New England's Patriots sent out Rob Gronkowski before his forearm was fully healed, and he reinjured it, forcing a second surgery in two months. He will miss the Super Bowl.
Gronk wanted to play, but was that decision wisely allowed to be made at by the flake star? When young players not much older than 22 make career-impacting choices, should the coaching staff take some culpability?
A few media insiders are now claiming that Gronk is like a delicate unicorn from The Glass Menagerie. If he drops the wrong way, he is broken beyond repair.
Gronk certainly shares many characteristics with a unicorn-but his delicacy may not be on the same par as another Tennessee Williams character, Blanche du Bois.
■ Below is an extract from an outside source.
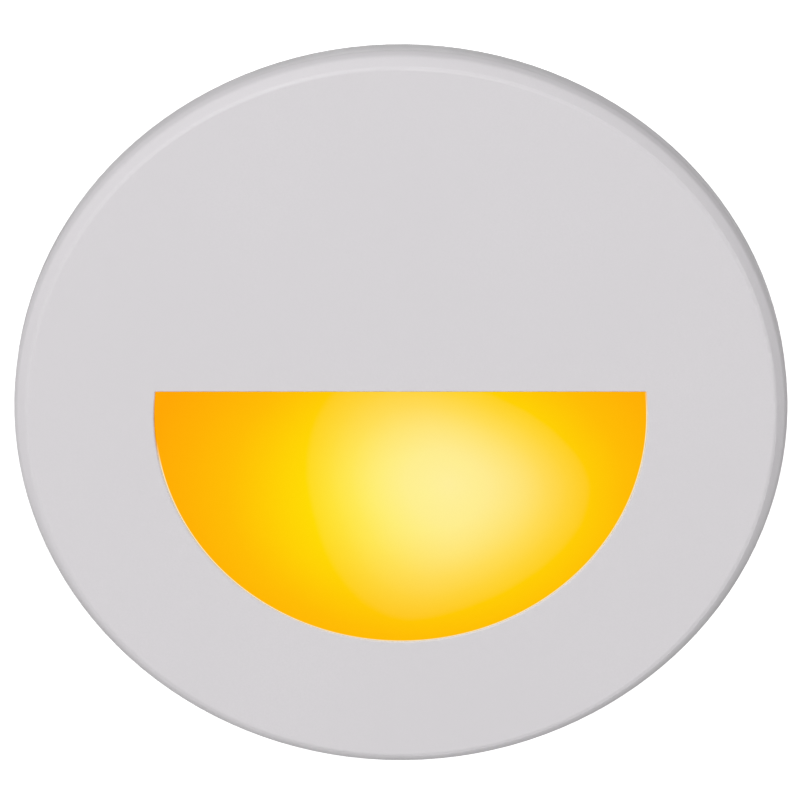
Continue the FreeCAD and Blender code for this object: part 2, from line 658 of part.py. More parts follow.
def lead(name, x):
    """A lead out of the connector, round one bend and back to the driver board."""
    level = value("board_front") - value("socket_height") / 2
    root = value("socket_top") - value("lead_seat")
    bend = value("lead_bend")
    top = value("wire_z")
    start = FreeCAD.Vector(x, level, root)
    bend_start = FreeCAD.Vector(x, level, top - bend)
    middle = FreeCAD.Vector(x, level + bend - bend * math.cos(math.pi / 4),
                            top - bend + bend * math.sin(math.pi / 4))
    bend_end = FreeCAD.Vector(x, level + bend, top)
    end = FreeCAD.Vector(x, value("driver_front"), top)
    path = Part.Wire([Part.makeLine(start, bend_start),
                      Part.Arc(bend_start, middle, bend_end).toShape(),
                      Part.makeLine(bend_end, end)])
    section = Part.Wire(Part.makeCircle(value("lead_radius"), start, FreeCAD.Vector(0, 0, 1)))
    piece = doc.addObject("Part::Feature", name)
    piece.Shape = path.makePipeShell([section], True, False)
    return piece


keep("led_leads", group("led_leads", lead("lead_left", -value("lead_pitch") / 2),
                        lead("lead_right", value("lead_pitch") / 2)))

# ---------------------------------------------------------------- driver board

driver_holes = [disc("driver_hole_%d" % i, "shank", "driver_front", "driver_rear", x, z)
                for i, (x, z) in enumerate(post_places)]
driver_holes += [disc("driver_notch_%d" % i, "boss_radius + boss_gap", "driver_front",
                      "driver_rear", x, z) for i, (x, z) in enumerate(boss_places)]
keep("driver_board", cut("driver_board",
                         disc("driver_disc", "driver_radius", "driver_front", "driver_rear"),
                         *driver_holes))
keep("driver_screws", group("driver_screws", *[
    screw("driver_screw_%d" % i, x, z, "driver_rear", "(driver_thick + post_height - 0.3)")
    for i, (x, z) in enumerate(post_places)]))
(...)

He is more like a character from Shakespeare's Merchant of Venice.
Called a "freak of nature" by his soul mate Aaron Hernandez, Gronk appears to have run into the real laws of physics. His bones are not made of some magical titanium material, and he cannot survive with impunity.
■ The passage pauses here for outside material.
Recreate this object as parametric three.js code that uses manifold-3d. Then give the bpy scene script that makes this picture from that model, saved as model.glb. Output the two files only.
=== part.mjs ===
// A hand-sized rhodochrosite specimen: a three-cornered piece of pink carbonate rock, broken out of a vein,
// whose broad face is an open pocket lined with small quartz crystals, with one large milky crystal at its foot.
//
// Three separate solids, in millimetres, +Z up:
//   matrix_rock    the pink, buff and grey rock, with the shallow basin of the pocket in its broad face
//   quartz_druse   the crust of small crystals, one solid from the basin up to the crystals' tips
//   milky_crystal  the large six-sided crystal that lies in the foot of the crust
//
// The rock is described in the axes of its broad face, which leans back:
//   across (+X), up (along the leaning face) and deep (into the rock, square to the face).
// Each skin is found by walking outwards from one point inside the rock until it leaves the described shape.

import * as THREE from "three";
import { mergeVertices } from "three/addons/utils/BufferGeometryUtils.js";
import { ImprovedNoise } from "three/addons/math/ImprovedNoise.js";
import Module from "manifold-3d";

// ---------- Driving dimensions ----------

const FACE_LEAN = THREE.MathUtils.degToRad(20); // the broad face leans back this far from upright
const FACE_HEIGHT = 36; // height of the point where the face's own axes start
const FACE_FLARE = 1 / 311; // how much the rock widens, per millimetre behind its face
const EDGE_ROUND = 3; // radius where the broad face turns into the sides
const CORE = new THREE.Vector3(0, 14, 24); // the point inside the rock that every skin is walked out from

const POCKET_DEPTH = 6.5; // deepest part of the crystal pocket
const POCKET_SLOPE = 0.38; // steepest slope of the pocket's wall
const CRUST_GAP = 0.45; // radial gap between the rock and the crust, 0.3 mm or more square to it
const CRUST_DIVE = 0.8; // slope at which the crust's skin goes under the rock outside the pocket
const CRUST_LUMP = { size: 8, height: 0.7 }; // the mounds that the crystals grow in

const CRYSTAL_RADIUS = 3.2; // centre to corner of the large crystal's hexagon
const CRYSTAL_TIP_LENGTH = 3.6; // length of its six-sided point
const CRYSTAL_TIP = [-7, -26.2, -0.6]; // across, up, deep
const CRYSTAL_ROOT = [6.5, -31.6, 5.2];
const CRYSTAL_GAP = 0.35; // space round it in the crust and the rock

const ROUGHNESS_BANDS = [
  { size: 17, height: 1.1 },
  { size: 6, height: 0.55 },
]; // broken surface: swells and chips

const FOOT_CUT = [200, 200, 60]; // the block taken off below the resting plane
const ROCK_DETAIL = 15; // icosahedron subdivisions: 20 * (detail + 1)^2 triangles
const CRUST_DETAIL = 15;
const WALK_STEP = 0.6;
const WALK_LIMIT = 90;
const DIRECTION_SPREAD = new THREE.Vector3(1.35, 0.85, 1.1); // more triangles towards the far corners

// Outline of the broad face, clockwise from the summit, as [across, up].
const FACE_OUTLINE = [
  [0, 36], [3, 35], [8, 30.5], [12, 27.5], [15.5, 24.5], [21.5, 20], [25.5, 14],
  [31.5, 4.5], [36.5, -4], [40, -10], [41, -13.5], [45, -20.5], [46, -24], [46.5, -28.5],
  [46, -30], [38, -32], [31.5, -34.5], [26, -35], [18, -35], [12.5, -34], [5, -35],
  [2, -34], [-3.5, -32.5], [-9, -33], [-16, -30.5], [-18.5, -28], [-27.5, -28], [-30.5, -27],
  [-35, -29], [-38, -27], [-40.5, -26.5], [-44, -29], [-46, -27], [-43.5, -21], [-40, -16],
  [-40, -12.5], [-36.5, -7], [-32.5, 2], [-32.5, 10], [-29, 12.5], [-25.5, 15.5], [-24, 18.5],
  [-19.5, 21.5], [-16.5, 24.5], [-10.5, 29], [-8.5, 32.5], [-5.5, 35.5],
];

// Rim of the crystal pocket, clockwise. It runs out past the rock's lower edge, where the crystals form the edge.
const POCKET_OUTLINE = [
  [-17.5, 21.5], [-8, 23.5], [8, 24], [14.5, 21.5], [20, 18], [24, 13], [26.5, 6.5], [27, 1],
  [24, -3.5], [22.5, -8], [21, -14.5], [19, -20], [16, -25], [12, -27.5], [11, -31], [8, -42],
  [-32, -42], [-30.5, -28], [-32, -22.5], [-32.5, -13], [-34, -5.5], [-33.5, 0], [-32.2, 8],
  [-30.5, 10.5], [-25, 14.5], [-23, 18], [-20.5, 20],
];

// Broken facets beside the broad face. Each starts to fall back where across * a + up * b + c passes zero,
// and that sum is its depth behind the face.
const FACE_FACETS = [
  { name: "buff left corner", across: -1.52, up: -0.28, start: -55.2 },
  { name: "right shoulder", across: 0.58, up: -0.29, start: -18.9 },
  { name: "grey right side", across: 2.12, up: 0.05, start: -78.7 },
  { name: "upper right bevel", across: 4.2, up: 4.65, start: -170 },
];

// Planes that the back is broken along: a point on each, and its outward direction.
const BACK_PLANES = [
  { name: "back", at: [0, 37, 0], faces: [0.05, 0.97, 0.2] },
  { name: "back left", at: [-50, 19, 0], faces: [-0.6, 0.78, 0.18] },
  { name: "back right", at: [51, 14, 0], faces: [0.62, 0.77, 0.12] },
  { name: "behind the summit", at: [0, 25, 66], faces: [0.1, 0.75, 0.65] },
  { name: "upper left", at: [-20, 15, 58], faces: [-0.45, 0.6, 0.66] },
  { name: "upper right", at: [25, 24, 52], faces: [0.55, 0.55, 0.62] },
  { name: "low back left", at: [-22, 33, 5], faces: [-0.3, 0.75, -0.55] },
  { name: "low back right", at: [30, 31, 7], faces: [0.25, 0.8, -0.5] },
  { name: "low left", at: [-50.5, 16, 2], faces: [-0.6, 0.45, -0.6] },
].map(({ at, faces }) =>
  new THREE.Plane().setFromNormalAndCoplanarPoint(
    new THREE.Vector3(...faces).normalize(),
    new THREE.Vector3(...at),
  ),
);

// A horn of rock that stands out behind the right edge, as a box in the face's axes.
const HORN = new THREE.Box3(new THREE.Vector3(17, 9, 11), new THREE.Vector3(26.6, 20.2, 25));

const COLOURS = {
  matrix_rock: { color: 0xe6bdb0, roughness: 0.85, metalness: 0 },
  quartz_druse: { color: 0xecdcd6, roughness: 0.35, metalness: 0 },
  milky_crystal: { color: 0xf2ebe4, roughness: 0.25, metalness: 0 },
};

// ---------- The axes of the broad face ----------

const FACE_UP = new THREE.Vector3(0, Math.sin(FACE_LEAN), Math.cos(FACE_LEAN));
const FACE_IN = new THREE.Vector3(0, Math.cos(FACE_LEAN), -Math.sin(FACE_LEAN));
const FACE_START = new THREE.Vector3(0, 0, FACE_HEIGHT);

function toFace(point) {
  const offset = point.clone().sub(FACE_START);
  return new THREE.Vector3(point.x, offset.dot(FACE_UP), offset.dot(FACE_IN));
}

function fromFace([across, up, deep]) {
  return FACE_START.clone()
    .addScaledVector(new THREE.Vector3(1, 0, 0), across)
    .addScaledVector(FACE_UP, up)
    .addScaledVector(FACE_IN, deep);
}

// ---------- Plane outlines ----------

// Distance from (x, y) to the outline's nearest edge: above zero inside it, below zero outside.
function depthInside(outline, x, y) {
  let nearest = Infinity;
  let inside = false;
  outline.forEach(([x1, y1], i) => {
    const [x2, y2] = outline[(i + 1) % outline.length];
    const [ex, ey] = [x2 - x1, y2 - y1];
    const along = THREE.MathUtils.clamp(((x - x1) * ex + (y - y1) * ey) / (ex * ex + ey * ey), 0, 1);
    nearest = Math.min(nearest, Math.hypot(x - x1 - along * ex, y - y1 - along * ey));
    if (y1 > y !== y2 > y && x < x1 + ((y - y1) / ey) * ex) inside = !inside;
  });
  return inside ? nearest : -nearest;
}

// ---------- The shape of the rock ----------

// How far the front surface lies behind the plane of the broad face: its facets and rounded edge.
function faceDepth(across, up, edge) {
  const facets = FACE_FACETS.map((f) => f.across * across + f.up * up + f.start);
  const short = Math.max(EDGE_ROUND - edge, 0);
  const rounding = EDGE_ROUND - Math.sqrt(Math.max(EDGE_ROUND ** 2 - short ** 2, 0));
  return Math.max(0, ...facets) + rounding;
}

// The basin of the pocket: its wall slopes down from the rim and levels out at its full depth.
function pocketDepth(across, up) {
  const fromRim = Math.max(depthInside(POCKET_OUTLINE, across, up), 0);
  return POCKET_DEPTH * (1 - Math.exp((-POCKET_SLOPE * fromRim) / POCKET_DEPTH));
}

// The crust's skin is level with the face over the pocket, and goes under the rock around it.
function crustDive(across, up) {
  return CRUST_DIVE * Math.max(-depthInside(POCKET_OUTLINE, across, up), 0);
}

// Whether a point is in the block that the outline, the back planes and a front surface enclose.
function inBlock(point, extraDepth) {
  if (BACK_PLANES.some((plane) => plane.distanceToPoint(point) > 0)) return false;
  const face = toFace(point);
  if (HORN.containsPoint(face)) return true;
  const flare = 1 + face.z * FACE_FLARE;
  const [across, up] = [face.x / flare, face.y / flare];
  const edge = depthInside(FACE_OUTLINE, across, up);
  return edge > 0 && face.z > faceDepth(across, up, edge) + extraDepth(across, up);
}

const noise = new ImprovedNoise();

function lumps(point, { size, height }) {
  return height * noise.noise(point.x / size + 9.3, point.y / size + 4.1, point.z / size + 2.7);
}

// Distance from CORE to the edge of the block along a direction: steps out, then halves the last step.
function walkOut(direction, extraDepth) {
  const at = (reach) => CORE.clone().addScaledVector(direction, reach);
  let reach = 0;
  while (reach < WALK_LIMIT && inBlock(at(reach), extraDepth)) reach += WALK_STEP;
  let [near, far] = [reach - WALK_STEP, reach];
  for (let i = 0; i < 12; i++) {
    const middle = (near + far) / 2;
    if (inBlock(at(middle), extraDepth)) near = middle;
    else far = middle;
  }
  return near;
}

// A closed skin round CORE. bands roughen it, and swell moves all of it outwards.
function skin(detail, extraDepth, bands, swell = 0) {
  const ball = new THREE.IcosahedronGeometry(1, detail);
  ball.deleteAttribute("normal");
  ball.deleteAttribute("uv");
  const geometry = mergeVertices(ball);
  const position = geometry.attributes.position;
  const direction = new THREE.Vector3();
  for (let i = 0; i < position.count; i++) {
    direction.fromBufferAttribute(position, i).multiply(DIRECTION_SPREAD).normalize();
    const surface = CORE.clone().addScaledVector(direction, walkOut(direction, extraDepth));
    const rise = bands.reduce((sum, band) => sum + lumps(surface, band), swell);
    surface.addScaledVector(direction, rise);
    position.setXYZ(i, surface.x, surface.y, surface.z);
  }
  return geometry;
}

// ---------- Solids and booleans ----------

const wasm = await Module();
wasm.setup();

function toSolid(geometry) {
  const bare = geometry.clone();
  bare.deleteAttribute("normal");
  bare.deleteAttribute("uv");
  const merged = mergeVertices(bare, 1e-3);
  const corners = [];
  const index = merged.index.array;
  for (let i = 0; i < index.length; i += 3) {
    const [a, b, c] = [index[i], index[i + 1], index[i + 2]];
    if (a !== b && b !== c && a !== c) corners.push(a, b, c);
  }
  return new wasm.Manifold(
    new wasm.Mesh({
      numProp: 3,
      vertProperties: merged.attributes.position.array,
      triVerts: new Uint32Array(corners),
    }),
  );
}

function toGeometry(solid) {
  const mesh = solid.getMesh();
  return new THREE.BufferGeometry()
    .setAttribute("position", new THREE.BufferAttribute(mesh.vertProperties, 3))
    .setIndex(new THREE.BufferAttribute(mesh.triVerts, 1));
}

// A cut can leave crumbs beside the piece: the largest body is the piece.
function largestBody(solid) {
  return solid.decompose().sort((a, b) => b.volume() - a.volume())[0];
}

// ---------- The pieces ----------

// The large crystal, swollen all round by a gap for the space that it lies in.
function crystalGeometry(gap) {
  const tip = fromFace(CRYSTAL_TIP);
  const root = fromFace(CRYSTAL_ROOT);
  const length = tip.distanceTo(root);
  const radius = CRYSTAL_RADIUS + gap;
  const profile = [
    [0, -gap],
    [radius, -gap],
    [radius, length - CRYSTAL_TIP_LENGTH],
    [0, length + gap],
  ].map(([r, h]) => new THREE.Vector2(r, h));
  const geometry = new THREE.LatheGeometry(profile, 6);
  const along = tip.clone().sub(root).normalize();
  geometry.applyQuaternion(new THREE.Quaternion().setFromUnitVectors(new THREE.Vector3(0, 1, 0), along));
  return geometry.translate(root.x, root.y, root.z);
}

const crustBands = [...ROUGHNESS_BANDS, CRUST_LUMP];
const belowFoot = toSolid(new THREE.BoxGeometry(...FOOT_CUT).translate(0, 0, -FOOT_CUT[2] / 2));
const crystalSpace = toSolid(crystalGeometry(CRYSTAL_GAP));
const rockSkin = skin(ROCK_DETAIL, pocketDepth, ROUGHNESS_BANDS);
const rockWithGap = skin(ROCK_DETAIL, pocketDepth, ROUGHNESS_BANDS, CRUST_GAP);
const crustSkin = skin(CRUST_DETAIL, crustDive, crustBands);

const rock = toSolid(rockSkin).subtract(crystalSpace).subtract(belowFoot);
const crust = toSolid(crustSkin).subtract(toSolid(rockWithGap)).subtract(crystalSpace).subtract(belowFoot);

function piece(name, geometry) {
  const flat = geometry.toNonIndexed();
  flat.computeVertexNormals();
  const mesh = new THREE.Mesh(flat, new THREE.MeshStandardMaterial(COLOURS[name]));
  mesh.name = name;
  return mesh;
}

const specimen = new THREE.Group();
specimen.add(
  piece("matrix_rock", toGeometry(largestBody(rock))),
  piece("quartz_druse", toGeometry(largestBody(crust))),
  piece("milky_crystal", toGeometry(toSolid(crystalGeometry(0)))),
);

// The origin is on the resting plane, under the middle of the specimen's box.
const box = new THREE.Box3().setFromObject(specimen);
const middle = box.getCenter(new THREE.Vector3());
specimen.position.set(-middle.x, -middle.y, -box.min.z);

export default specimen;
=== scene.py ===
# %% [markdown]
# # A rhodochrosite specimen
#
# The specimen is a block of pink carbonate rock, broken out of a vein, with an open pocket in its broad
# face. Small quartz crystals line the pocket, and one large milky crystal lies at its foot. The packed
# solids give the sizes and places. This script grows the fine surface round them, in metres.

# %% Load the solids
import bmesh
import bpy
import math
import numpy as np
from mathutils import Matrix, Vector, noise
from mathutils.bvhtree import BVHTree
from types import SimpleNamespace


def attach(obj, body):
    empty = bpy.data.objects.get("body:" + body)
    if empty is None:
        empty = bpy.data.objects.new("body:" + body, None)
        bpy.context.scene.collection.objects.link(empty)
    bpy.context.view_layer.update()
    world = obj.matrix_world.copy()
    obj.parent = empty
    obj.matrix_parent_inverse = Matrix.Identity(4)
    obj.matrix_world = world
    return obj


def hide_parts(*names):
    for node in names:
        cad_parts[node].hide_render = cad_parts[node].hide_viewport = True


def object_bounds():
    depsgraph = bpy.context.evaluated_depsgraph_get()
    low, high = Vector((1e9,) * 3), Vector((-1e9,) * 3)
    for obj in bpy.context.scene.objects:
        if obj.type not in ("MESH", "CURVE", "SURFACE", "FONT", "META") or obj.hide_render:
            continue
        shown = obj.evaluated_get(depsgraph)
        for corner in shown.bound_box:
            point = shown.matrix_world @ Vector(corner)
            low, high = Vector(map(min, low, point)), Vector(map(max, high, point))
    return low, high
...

Gronk may be a freak, but nature has called him mortal after all. He is not a member of the League of Justice. Gronk is not an extraterrestrial from the planet Krypton.
If you prick him, does he not bleed? He is fed with the same food, and hurt with the same weapons as other people. He is subject to disease and subject to heat and cold. If you break his arm, is his season not over?
Gronk is human after all and has paid with a pound of flesh.